Since then, Universal Studios, Disneyland and other theme parks have invested millions of dollars to draw Halloween revelers.
Theme parks won’t disclose attendance numbers, but officials at Knott’s say the park’s annual Halloween Haunt has brought in about 8 million visitors since it started and is responsible for about 15 percent of the park’s annual attendance.
The main attraction at such Halloween events are the mazes, temporary labyrinths decorated in blood, gore and creepy movie props and teeming with costumed actors who jump out from behind hidden doors and curtains. The mazes carry names such as “Black Out,” “Village of the Damned” and “The Texas Chainsaw Massacre.”
Ticket prices range from $24 to $99, depending on the park and added features such as passes to zip to the front of the line.
For designers of such mazes, the biggest challenge is coming up with new creepy themes and ways to frighten jaded teens and adult horror fans.
“We are trying to make it amazing every year and keep within the time and budget that we have,” said Faux, who worked as a theater designer for musicals and dinner theaters before starting at Knott’s in 1994. He said his love for horror grew from watching the television series “Dark Shadows” when he was a child.

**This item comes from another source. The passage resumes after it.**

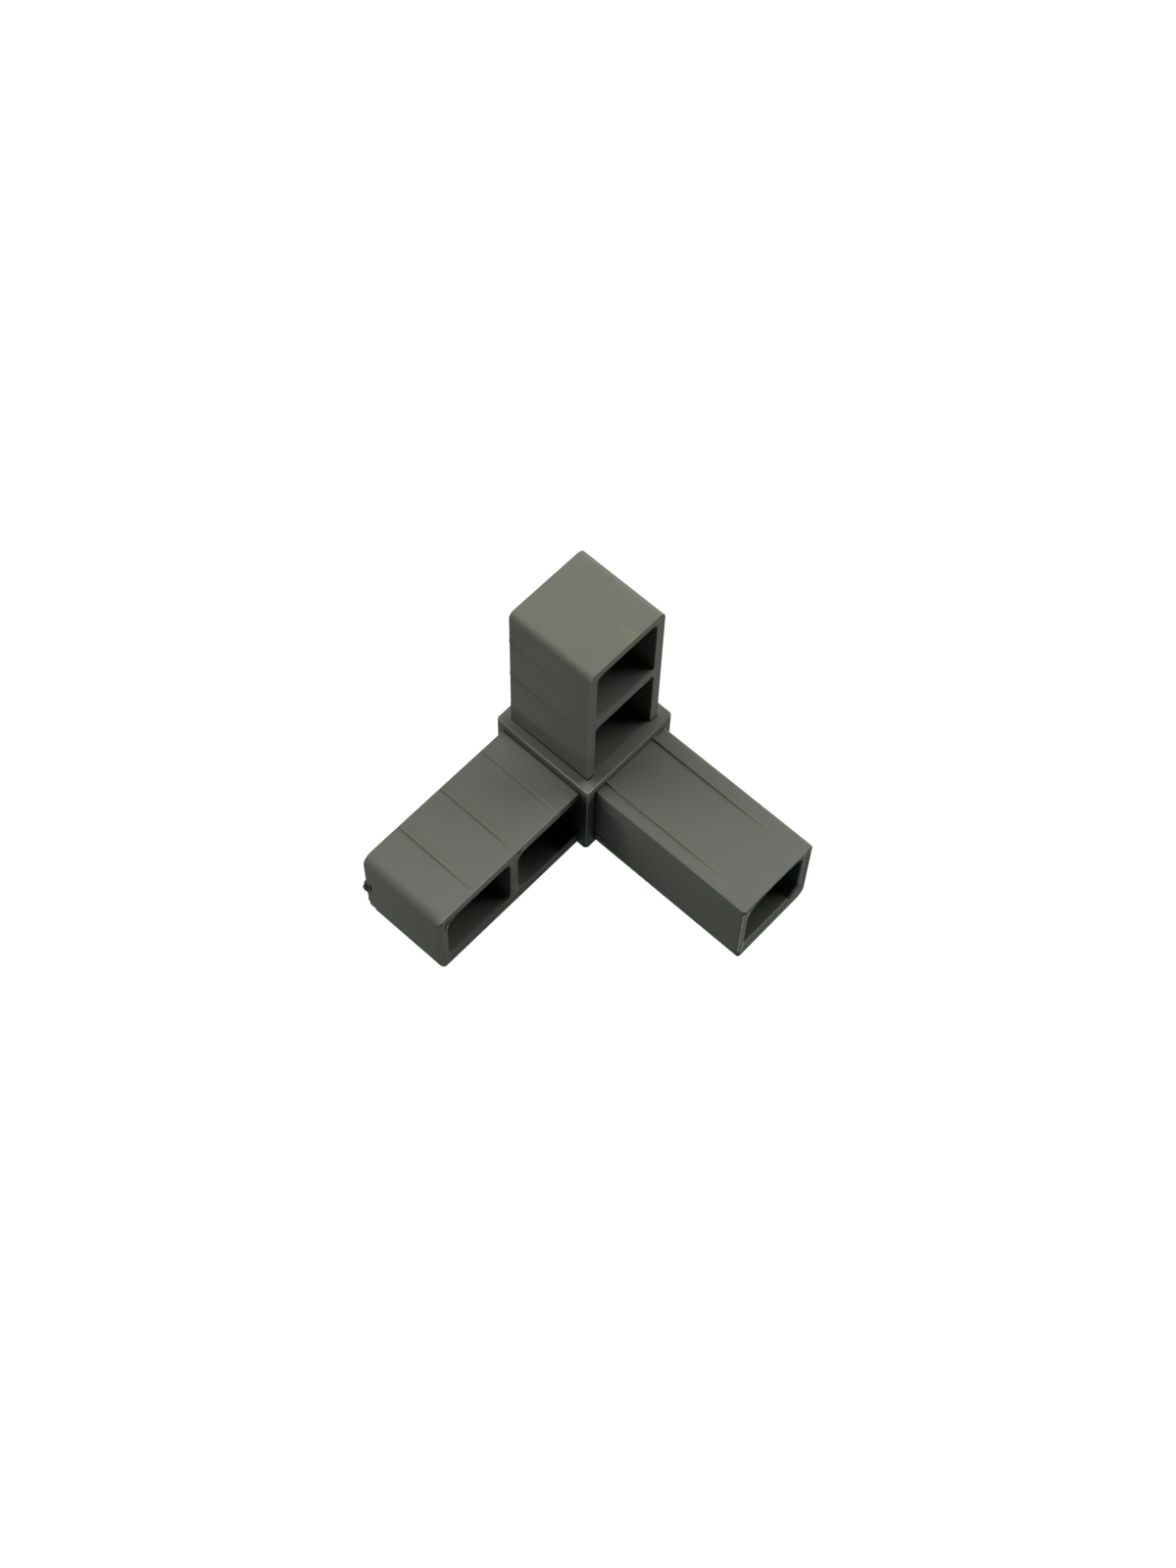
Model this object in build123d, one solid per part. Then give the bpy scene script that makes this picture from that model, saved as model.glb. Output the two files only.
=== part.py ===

Other maze designers also have a background in theater or movies. David Wally, the talent director for retired ocean liner Queen Mary — now an entertainment venue in Long Beach, Calif. — previously worked as executive producer on “Hostage,” starring Bruce Willis, and co-producer of “Meet Joe Black,” starring Brad Pitt.
Wally likes to compare Halloween mazes to nightly shows. “The way I look at it is as a big continuous performance piece,” he said.
Murdy, a theater major who began designing theme-park rides before taking over at Universal Studios Halloween Horror Nights in 2006, has the advantage of using Universal Studio’s connections in the entertainment industry to borrow stories and characters from popular TV shows and horror flicks, such as “The Walking Dead” television series.
“I want the guests to feel like they walked into the screen of a horror movie,” he said, adding that he has even borrowed sound effects from horror movies for his mazes.
At Universal Studios Hollywood, the lights, sounds and animatronics for each maze are managed from individual control rooms. “We go to ridiculous lengths to get the effect,” Murdy said.
The hours can be long, particularly during maze construction when the designers might put in 12- to 16-hour days. J.J. Wickham, the creative director at the Queen Mary, said she has slept onboard several nights during maze production.
Although they work in the world of gore and horror, the designers are not immune to the terrors of the mazes.
“When I first got the job last year,” Wickham said, “I was scared to enter the mazes by myself.”